Take the material and output all of it exactly.
________
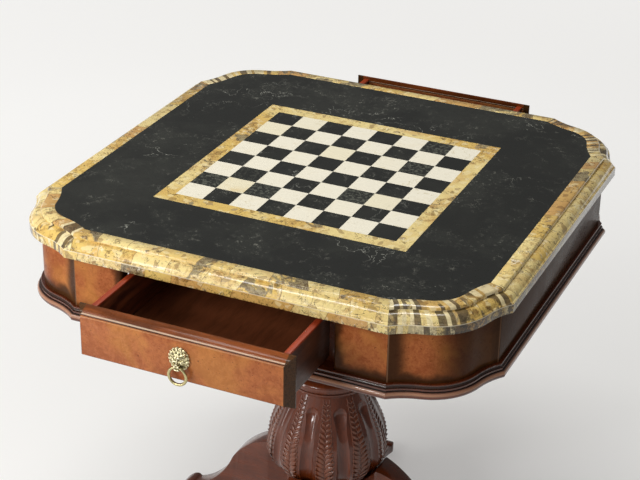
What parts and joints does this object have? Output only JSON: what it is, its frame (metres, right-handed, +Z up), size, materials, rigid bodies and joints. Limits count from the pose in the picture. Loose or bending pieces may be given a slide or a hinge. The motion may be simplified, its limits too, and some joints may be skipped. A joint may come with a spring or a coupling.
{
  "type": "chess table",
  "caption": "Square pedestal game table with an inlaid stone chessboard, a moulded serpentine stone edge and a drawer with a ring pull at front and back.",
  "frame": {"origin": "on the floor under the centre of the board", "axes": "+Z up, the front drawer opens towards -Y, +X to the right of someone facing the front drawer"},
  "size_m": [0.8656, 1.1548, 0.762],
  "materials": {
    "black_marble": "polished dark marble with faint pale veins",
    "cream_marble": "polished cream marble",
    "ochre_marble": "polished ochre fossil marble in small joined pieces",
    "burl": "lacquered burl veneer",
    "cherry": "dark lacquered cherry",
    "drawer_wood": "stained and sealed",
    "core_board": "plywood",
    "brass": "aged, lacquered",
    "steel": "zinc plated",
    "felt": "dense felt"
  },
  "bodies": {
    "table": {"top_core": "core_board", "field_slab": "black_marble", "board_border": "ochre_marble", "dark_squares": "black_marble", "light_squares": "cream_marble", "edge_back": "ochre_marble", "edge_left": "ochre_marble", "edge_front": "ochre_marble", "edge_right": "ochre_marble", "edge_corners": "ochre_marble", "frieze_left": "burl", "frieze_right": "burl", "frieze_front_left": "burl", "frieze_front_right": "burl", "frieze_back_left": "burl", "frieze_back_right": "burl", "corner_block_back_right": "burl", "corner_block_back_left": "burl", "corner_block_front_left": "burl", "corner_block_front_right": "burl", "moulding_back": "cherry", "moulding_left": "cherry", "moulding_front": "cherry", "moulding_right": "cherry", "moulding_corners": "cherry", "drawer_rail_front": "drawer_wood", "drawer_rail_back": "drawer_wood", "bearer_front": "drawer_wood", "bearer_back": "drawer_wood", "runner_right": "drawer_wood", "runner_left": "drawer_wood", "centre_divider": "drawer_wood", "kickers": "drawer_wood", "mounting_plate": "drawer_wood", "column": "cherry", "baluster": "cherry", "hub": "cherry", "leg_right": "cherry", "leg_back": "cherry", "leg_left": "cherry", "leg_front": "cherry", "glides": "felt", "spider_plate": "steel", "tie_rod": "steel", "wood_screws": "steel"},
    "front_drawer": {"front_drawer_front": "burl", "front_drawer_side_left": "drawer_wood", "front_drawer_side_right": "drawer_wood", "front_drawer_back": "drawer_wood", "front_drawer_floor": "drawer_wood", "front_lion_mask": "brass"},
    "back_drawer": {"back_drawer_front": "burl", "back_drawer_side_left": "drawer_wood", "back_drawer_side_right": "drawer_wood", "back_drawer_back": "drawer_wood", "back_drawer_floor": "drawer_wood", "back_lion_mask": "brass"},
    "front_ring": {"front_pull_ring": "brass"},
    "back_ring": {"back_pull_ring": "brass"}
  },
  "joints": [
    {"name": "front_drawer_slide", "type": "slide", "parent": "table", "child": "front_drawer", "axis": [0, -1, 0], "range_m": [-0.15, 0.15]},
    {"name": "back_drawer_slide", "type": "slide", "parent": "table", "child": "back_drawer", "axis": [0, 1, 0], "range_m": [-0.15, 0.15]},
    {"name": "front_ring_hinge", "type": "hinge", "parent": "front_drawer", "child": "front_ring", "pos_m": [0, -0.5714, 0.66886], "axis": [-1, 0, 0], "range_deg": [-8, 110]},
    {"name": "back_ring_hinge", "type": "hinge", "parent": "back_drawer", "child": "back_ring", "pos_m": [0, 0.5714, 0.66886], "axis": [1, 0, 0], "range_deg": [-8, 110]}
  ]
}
________
_Answer to the exercise_.
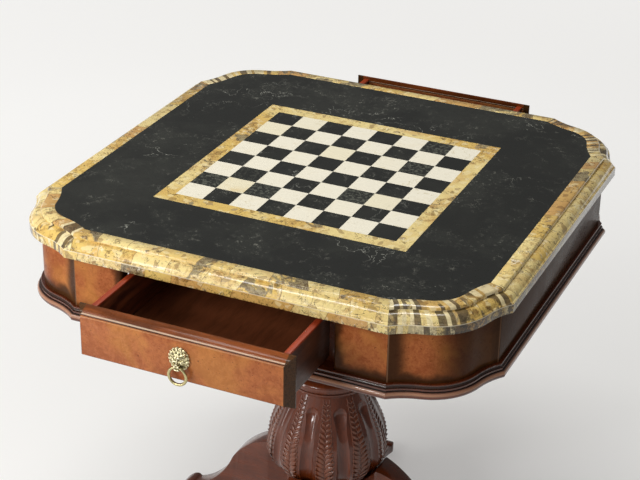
What parts and joints does this object have? Output only JSON: what it is, its frame (metres, right-handed, +Z up), size, materials, rigid bodies and joints. Limits count from the pose in the picture. Loose or bending pieces may be given a slide or a hinge. The motion may be simplified, its limits too, and some joints may be skipped. A joint may come with a spring or a coupling.
{
  "type": "chess table",
  "caption": "Square pedestal game table with an inlaid stone chessboard, a moulded serpentine stone edge and a drawer with a ring pull at front and back.",
  "frame": {"origin": "on the floor under the centre of the board", "axes": "+Z up, the front drawer opens towards -Y, +X to the right of someone facing the front drawer"},
  "size_m": [0.8656, 1.1548, 0.762],
  "materials": {
    "black_marble": "polished dark marble with faint pale veins",
    "cream_marble": "polished cream marble",
    "ochre_marble": "polished ochre fossil marble in small joined pieces",
    "burl": "lacquered burl veneer",
    "cherry": "dark lacquered cherry",
    "drawer_wood": "stained and sealed",
    "core_board": "plywood",
    "brass": "aged, lacquered",
    "steel": "zinc plated",
    "felt": "dense felt"
  },
  "bodies": {
    "table": {"top_core": "core_board", "field_slab": "black_marble", "board_border": "ochre_marble", "dark_squares": "black_marble", "light_squares": "cream_marble", "edge_back": "ochre_marble", "edge_left": "ochre_marble", "edge_front": "ochre_marble", "edge_right": "ochre_marble", "edge_corners": "ochre_marble", "frieze_left": "burl", "frieze_right": "burl", "frieze_front_left": "burl", "frieze_front_right": "burl", "frieze_back_left": "burl", "frieze_back_right": "burl", "corner_block_back_right": "burl", "corner_block_back_left": "burl", "corner_block_front_left": "burl", "corner_block_front_right": "burl", "moulding_back": "cherry", "moulding_left": "cherry", "moulding_front": "cherry", "moulding_right": "cherry", "moulding_corners": "cherry", "drawer_rail_front": "drawer_wood", "drawer_rail_back": "drawer_wood", "bearer_front": "drawer_wood", "bearer_back": "drawer_wood", "runner_right": "drawer_wood", "runner_left": "drawer_wood", "centre_divider": "drawer_wood", "kickers": "drawer_wood", "mounting_plate": "drawer_wood", "column": "cherry", "baluster": "cherry", "hub": "cherry", "leg_right": "cherry", "leg_back": "cherry", "leg_left": "cherry", "leg_front": "cherry", "glides": "felt", "spider_plate": "steel", "tie_rod": "steel", "wood_screws": "steel"},
    "front_drawer": {"front_drawer_front": "burl", "front_drawer_side_left": "drawer_wood", "front_drawer_side_right": "drawer_wood", "front_drawer_back": "drawer_wood", "front_drawer_floor": "drawer_wood", "front_lion_mask": "brass"},
    "back_drawer": {"back_drawer_front": "burl", "back_drawer_side_left": "drawer_wood", "back_drawer_side_right": "drawer_wood", "back_drawer_back": "drawer_wood", "back_drawer_floor": "drawer_wood", "back_lion_mask": "brass"},
    "front_ring": {"front_pull_ring": "brass"},
    "back_ring": {"back_pull_ring": "brass"}
  },
  "joints": [
    {"name": "front_drawer_slide", "type": "slide", "parent": "table", "child": "front_drawer", "axis": [0, -1, 0], "range_m": [-0.15, 0.15]},
    {"name": "back_drawer_slide", "type": "slide", "parent": "table", "child": "back_drawer", "axis": [0, 1, 0], "range_m": [-0.15, 0.15]},
    {"name": "front_ring_hinge", "type": "hinge", "parent": "front_drawer", "child": "front_ring", "pos_m": [0, -0.5714, 0.66886], "axis": [-1, 0, 0], "range_deg": [-8, 110]},
    {"name": "back_ring_hinge", "type": "hinge", "parent": "back_drawer", "child": "back_ring", "pos_m": [0, 0.5714, 0.66886], "axis": [1, 0, 0], "range_deg": [-8, 110]}
  ]
}